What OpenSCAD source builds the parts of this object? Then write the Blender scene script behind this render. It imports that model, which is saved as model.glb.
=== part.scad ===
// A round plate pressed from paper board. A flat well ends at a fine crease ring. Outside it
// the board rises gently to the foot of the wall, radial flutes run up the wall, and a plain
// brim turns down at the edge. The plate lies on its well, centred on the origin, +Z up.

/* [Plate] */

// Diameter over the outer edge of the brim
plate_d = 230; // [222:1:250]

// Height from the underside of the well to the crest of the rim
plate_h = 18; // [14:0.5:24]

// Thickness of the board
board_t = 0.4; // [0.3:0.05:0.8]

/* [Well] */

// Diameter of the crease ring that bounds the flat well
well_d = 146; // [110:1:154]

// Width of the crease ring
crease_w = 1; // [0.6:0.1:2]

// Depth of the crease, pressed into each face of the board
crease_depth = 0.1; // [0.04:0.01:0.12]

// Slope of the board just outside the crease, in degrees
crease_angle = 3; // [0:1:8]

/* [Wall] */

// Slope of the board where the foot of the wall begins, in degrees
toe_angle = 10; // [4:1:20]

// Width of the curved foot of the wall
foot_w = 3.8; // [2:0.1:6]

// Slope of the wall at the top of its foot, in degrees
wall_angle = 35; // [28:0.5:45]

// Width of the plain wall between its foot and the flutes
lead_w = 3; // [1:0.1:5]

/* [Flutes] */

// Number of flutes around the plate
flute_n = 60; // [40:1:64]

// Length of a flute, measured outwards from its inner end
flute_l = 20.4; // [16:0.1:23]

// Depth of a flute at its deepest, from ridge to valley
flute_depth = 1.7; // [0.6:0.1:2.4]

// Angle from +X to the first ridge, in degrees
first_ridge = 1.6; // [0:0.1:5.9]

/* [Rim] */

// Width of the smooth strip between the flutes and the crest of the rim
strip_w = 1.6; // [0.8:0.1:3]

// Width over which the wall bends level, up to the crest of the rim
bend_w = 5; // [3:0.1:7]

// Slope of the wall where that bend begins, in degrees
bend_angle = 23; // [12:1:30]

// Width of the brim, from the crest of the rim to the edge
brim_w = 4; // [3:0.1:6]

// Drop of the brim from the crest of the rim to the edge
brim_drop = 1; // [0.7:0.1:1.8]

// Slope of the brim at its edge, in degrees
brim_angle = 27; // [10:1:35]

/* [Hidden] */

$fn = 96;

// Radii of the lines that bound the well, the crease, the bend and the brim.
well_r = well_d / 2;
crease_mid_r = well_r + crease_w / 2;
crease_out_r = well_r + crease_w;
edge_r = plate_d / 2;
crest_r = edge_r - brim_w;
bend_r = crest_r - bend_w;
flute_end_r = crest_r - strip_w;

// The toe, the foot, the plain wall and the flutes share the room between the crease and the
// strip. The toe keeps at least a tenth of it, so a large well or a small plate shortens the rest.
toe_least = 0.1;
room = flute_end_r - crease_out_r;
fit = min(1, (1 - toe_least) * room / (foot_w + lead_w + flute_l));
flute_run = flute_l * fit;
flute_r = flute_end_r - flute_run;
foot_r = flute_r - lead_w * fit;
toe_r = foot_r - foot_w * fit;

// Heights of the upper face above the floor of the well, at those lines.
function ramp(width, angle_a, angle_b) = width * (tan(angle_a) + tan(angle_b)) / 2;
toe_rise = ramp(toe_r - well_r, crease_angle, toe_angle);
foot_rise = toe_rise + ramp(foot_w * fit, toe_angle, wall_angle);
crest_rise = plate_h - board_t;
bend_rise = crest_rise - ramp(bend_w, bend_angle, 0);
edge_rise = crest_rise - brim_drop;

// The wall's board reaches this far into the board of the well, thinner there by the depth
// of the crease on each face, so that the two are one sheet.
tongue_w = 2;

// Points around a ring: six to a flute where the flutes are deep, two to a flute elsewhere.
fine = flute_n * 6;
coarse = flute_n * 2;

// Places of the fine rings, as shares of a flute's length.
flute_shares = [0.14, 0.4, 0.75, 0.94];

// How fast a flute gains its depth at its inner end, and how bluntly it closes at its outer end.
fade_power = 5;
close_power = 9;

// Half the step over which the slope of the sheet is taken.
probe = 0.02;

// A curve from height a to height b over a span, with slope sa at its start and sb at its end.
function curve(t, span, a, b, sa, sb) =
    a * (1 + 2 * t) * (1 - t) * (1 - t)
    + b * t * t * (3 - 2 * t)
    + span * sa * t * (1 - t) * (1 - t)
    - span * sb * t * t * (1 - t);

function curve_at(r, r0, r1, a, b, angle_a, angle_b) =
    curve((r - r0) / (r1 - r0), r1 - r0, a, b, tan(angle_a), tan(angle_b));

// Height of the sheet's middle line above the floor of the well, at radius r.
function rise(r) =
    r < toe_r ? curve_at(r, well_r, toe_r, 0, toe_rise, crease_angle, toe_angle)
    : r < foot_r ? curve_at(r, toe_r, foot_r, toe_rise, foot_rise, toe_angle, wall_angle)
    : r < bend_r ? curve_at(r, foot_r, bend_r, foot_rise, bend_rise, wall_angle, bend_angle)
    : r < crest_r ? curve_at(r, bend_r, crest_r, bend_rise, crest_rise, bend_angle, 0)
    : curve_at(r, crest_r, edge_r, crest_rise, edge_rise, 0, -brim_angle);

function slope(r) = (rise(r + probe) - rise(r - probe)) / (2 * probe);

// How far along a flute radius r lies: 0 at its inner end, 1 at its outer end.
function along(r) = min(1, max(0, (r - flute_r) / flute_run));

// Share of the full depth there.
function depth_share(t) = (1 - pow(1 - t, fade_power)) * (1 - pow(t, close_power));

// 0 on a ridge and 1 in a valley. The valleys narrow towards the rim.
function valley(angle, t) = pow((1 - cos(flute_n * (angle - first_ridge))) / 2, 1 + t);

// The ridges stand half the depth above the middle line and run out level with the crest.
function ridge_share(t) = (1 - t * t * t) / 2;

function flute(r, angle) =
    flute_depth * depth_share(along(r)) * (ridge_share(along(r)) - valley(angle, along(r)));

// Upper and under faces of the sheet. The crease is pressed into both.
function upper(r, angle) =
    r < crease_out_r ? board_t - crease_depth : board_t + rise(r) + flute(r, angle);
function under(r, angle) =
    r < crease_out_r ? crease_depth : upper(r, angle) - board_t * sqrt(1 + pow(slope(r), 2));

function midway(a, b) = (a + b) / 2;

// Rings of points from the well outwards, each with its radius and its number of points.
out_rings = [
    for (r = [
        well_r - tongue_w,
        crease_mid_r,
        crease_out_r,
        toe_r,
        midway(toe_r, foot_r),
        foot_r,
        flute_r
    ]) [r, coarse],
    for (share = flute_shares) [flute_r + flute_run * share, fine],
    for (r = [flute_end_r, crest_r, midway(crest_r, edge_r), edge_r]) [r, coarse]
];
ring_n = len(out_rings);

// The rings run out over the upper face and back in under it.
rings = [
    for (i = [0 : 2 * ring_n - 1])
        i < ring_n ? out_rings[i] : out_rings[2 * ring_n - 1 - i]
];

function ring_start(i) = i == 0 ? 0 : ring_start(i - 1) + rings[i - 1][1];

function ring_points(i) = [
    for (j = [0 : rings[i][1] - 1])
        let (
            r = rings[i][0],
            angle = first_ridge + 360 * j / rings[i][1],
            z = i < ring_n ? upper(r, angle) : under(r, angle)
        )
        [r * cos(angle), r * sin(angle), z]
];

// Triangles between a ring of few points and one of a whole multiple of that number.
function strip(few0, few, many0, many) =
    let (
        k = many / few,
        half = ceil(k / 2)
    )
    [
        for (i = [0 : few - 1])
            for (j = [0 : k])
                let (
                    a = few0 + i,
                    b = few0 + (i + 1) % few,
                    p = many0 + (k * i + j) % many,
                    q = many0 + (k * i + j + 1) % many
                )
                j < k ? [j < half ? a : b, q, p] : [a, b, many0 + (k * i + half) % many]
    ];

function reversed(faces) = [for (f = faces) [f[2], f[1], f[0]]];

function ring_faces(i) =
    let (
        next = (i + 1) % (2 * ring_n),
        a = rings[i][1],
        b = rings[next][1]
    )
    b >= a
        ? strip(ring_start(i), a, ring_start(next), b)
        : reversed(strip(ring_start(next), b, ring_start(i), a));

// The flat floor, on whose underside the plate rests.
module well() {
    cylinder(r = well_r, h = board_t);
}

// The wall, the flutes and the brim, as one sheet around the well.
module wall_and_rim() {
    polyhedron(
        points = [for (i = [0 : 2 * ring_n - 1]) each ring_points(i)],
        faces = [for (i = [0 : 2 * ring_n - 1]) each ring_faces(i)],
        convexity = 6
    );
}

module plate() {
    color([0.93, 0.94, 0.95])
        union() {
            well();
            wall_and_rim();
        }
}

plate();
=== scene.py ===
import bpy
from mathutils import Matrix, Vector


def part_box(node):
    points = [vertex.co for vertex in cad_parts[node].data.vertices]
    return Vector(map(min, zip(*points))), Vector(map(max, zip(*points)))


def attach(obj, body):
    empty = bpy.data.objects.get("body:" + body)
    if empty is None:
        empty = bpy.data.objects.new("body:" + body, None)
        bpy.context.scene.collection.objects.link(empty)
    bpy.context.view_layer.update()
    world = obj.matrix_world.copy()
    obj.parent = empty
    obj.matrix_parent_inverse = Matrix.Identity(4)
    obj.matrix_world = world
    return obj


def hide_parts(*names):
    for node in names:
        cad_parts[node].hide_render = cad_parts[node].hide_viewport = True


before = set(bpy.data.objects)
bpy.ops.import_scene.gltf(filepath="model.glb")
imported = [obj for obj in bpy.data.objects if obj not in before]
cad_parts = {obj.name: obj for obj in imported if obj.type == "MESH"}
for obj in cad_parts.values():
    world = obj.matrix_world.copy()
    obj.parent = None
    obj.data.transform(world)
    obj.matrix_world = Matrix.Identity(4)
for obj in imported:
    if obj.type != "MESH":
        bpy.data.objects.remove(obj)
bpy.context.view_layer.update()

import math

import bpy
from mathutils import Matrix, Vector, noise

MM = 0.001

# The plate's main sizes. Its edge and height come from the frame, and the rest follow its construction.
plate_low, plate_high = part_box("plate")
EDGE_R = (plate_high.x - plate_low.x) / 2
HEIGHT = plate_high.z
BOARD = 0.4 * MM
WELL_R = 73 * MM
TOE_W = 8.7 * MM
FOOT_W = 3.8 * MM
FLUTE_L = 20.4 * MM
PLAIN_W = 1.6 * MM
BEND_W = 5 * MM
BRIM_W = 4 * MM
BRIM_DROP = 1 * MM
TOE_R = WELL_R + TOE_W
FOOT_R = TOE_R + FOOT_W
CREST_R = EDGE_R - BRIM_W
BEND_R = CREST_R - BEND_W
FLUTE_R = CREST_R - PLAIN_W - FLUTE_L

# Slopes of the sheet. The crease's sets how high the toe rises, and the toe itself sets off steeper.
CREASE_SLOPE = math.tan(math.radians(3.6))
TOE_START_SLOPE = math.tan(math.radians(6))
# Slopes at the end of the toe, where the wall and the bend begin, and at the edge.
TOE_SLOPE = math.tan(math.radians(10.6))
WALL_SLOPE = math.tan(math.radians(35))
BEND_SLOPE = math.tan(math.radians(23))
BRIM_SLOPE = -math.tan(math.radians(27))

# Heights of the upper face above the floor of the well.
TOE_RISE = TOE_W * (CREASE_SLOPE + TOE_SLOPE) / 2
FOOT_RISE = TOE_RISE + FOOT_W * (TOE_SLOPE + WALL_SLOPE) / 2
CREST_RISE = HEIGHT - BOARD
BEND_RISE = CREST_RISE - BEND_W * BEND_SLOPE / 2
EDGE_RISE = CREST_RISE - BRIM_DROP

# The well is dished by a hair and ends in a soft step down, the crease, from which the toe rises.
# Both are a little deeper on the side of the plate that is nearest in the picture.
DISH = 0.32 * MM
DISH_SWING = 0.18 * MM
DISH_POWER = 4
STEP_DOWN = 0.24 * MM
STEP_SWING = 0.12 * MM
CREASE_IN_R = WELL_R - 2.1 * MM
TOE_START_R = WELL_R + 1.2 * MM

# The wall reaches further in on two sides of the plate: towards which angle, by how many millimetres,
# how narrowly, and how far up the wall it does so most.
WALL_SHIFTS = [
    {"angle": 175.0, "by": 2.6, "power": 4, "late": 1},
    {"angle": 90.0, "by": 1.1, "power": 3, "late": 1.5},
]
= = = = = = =
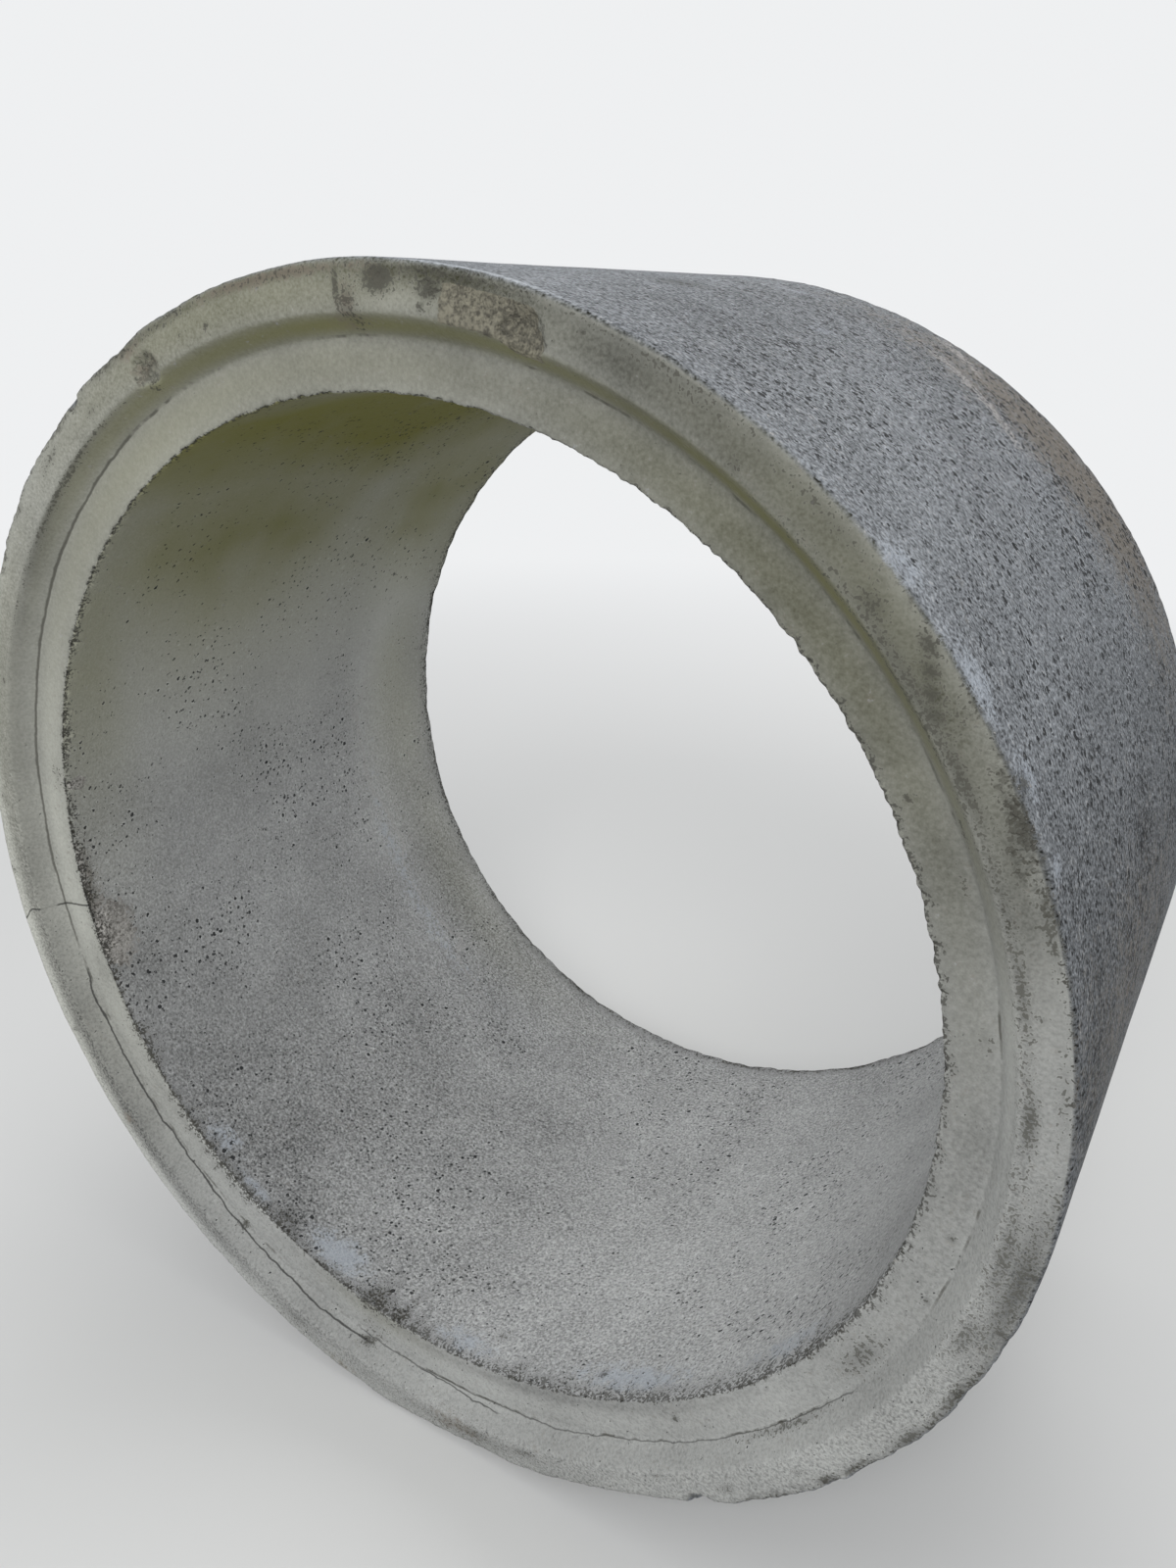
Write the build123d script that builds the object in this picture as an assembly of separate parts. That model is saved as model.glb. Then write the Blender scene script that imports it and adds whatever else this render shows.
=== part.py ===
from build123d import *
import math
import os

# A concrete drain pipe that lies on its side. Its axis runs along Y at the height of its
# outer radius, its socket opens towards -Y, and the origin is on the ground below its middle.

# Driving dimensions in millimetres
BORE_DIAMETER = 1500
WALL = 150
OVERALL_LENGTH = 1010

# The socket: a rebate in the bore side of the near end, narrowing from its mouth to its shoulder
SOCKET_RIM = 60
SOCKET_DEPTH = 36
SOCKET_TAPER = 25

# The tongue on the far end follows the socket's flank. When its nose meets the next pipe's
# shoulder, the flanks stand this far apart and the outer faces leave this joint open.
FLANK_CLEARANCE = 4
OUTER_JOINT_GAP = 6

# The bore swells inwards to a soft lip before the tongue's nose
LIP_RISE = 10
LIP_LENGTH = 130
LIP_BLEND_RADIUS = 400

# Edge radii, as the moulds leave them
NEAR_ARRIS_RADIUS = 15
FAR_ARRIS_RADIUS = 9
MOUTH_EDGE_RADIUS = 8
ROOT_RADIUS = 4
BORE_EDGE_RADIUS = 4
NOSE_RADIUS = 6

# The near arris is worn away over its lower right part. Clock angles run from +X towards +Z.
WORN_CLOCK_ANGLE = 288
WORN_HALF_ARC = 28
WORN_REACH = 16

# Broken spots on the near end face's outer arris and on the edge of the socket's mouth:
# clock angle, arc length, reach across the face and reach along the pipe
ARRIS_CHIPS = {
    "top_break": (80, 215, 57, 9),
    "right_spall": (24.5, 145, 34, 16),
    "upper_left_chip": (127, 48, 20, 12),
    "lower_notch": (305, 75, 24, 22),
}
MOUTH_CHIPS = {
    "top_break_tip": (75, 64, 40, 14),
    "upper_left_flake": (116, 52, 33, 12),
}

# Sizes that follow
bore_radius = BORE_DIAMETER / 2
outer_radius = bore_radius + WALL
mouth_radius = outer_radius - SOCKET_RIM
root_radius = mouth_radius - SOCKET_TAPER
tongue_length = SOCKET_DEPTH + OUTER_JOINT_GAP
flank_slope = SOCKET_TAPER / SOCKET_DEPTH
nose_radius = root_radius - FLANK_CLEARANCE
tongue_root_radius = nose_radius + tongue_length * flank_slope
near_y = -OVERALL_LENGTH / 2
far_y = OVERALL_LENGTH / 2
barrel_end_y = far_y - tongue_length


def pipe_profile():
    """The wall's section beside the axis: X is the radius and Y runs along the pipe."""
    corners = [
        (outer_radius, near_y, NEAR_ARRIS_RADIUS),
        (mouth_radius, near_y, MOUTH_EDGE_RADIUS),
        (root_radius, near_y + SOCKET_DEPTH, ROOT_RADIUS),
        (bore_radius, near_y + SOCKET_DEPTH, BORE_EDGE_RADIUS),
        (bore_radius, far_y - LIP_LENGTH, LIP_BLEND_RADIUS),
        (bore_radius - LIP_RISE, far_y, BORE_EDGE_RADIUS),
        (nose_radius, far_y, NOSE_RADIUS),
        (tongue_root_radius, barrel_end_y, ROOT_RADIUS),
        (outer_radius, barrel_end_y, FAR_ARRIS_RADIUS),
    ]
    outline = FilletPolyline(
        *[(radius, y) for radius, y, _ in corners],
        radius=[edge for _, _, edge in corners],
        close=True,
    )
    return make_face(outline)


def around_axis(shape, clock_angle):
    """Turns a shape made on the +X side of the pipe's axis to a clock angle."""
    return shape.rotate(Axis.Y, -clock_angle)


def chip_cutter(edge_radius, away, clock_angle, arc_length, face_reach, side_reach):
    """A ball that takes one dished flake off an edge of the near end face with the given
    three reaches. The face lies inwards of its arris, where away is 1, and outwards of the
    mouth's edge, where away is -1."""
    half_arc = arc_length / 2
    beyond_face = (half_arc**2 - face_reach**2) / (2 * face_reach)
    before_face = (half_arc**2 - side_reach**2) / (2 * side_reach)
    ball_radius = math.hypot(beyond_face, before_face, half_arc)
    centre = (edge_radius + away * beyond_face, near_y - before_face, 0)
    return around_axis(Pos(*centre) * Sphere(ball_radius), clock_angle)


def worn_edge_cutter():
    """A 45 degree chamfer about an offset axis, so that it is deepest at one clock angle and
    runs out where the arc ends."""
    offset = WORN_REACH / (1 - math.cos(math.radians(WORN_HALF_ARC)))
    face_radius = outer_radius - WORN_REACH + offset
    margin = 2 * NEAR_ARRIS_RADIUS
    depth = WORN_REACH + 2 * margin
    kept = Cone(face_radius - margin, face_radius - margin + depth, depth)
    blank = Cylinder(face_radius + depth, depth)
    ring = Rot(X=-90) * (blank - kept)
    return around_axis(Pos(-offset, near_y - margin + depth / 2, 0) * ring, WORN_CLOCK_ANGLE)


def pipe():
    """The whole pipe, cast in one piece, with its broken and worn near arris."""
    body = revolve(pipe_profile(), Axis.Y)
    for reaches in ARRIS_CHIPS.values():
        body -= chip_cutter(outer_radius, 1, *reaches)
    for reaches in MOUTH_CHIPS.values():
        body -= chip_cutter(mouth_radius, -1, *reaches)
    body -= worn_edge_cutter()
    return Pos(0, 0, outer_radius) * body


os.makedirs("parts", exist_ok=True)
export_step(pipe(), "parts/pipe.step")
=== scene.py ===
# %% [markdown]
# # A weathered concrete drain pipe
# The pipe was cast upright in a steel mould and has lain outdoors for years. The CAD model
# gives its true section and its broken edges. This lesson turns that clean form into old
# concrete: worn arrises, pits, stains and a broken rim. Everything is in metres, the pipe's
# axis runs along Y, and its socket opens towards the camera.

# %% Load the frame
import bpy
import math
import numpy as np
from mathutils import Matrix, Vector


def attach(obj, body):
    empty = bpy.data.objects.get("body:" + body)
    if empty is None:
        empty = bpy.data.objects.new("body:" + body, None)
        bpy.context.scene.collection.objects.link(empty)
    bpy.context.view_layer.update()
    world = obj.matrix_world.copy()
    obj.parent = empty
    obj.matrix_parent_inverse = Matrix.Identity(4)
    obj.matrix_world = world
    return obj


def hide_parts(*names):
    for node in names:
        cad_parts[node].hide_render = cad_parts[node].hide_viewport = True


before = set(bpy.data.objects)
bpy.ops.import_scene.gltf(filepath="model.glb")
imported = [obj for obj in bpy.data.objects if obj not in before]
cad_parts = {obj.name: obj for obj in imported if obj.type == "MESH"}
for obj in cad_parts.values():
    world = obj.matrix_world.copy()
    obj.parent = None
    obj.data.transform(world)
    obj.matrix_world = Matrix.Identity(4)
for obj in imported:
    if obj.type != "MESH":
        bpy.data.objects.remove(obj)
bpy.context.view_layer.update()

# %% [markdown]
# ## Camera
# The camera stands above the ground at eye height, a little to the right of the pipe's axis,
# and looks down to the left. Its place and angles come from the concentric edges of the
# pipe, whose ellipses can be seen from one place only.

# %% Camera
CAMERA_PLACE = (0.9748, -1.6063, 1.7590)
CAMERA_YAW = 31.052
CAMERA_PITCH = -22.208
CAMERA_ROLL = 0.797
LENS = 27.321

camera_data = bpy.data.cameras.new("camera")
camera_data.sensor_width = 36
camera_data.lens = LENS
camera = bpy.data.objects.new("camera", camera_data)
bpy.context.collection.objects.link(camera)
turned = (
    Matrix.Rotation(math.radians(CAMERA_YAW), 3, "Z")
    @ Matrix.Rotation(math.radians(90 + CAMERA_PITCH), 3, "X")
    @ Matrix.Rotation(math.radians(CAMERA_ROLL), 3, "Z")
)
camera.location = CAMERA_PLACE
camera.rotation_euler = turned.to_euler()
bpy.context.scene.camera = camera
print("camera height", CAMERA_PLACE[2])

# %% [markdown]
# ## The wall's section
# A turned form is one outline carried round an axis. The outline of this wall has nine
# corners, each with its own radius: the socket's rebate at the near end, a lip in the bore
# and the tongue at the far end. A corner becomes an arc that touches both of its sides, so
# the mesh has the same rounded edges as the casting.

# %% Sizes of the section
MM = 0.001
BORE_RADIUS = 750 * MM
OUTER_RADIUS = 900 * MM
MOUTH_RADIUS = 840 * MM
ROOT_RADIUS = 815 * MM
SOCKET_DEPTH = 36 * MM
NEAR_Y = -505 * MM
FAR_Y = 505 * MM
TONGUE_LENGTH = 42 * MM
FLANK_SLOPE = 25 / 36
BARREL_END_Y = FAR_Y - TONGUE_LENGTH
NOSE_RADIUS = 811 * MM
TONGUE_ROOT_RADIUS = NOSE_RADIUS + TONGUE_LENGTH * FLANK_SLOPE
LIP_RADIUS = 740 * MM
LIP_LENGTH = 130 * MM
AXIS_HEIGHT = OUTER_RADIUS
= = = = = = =
# [Your task]
Lines containing the word "model" must all be returned from the material above.

# [Task output]
What OpenSCAD source builds the parts of this object? Then write the Blender scene script behind this render. It imports that model, which is saved as model.glb.
bpy.ops.import_scene.gltf(filepath="model.glb")
Write the build123d script that builds the object in this picture as an assembly of separate parts. That model is saved as model.glb. Then write the Blender scene script that imports it and adds whatever else this render shows.
# The pipe was cast upright in a steel mould and has lain outdoors for years. The CAD model
bpy.ops.import_scene.gltf(filepath="model.glb")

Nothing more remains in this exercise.